Dans cette relation au travail plus difficile, du moins perçue comme telle, les seniors ont non seulement plus de mal à trouver leur place sur le marché du travail mais ils doivent parfois continuer à travailler après leur retraite pour s’assurer un pouvoir d’achat suffisant. "Pour les métiers dont les retraites sont faibles, le cumul emploi-retraite est plutôt perçu comme une contrainte et passe souvent par des petits boulots peu gratifiants comme la livraison de prospectus", remarque Henri Sterdyniak qui rappelle que les pays qui affichent des taux d’emploi des séniors élevés comme la Grande-Bretagne, l’Allemagne ou le Japon recourent massivement à ces jobs d’appoint à faible valeur ajoutée.

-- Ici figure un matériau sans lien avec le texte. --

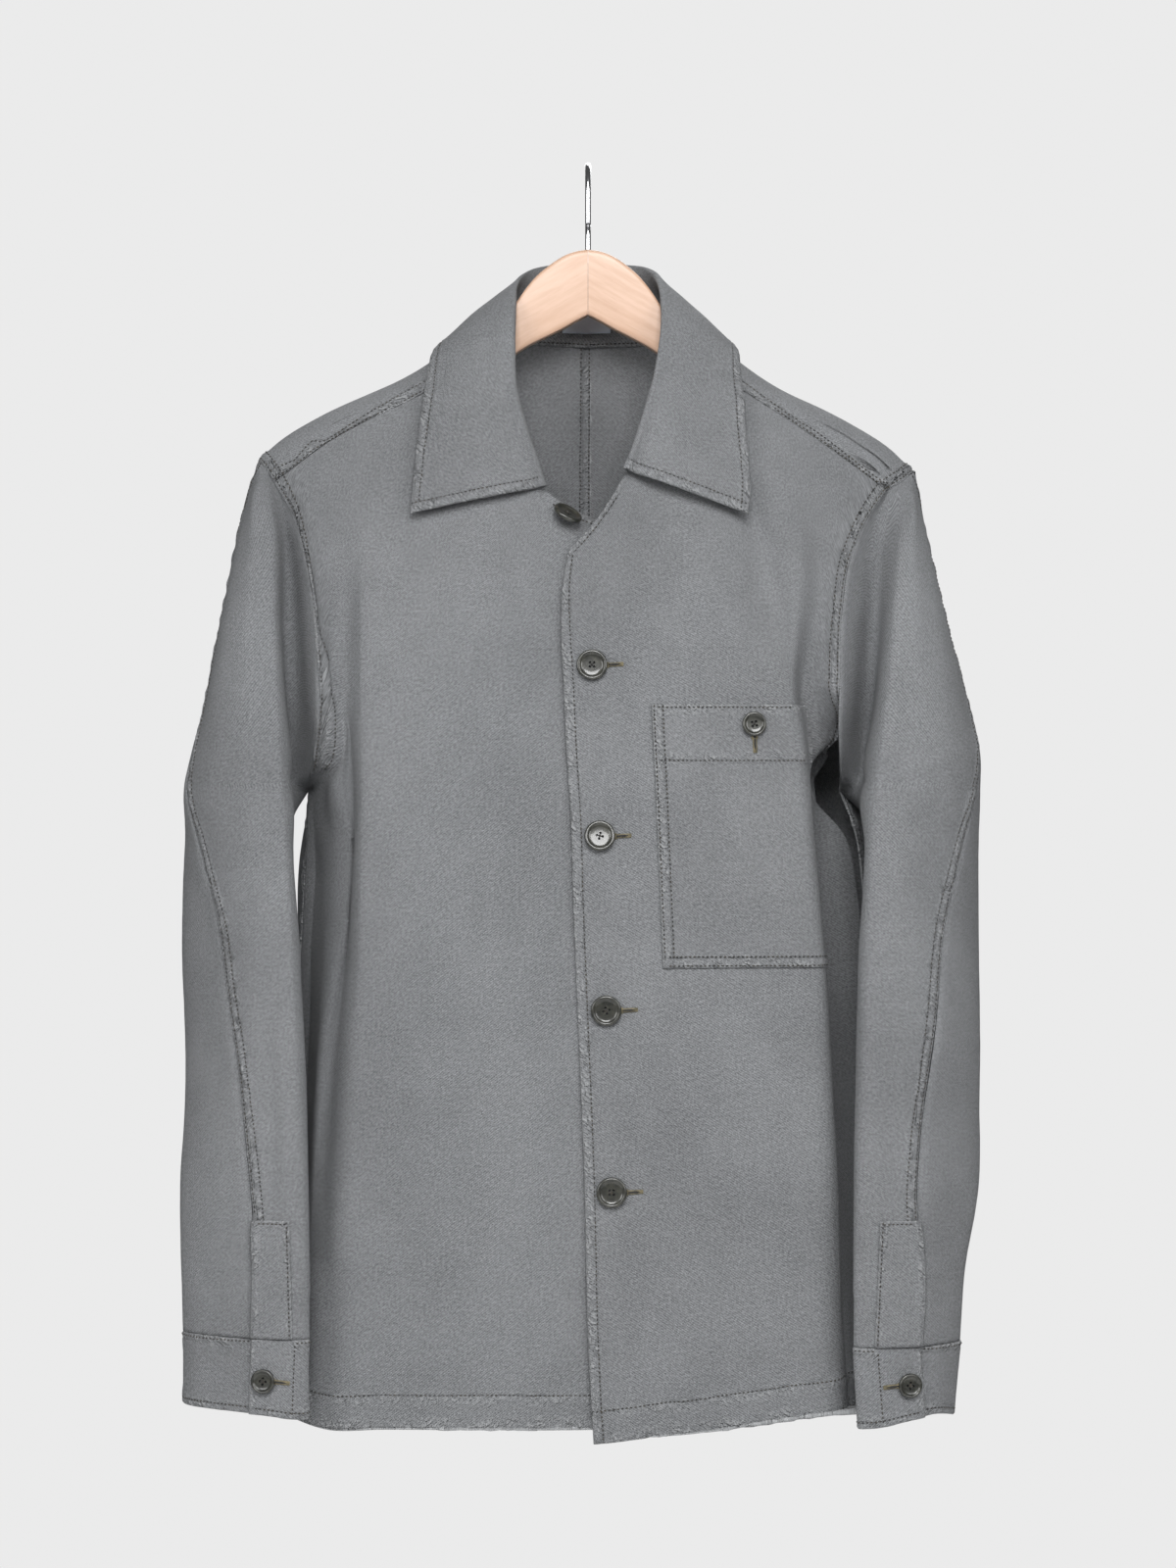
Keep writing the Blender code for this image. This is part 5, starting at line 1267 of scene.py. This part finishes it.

En attendant donc un hypothétique changement de paradigme économique avec par exemple l’avènement d’une société de loisirs basée sur l’allocation d’un revenu universel, la nécessité de travailler plus longtemps pour maintenir son niveau de retraite semble s’imposer. Mais les chemins proposés ne sont pas toujours enthousiasmants pour les seniors : embauche à des postes offrant peu de promotion, aménagement de carrières vers des fonctions ayant de moindres responsabilités, parfois même avec une baisse de salaires, développement du temps partiel… Indéniablement en France, la culture du départ anticipé a la vie dure. "Changer les comportements et les organisations prendra du temps. Les entreprises vont devoir profondément revisiter la gestion de leurs ressources humaines et des programmes de formation : jusqu’à présent, elles investissaient peu sur un salarié au-delà de 45 ans. Il est donc probable que les entreprises continuent d’embaucher des jeunes sans pour autant conserver l’emploi des seniors pendant quelque temps", prédisait déjà en 2010 Philippe Askenazy dans un entretien aux Echos. Dix ans après, le défi n’a manifestement pas encore été relevé.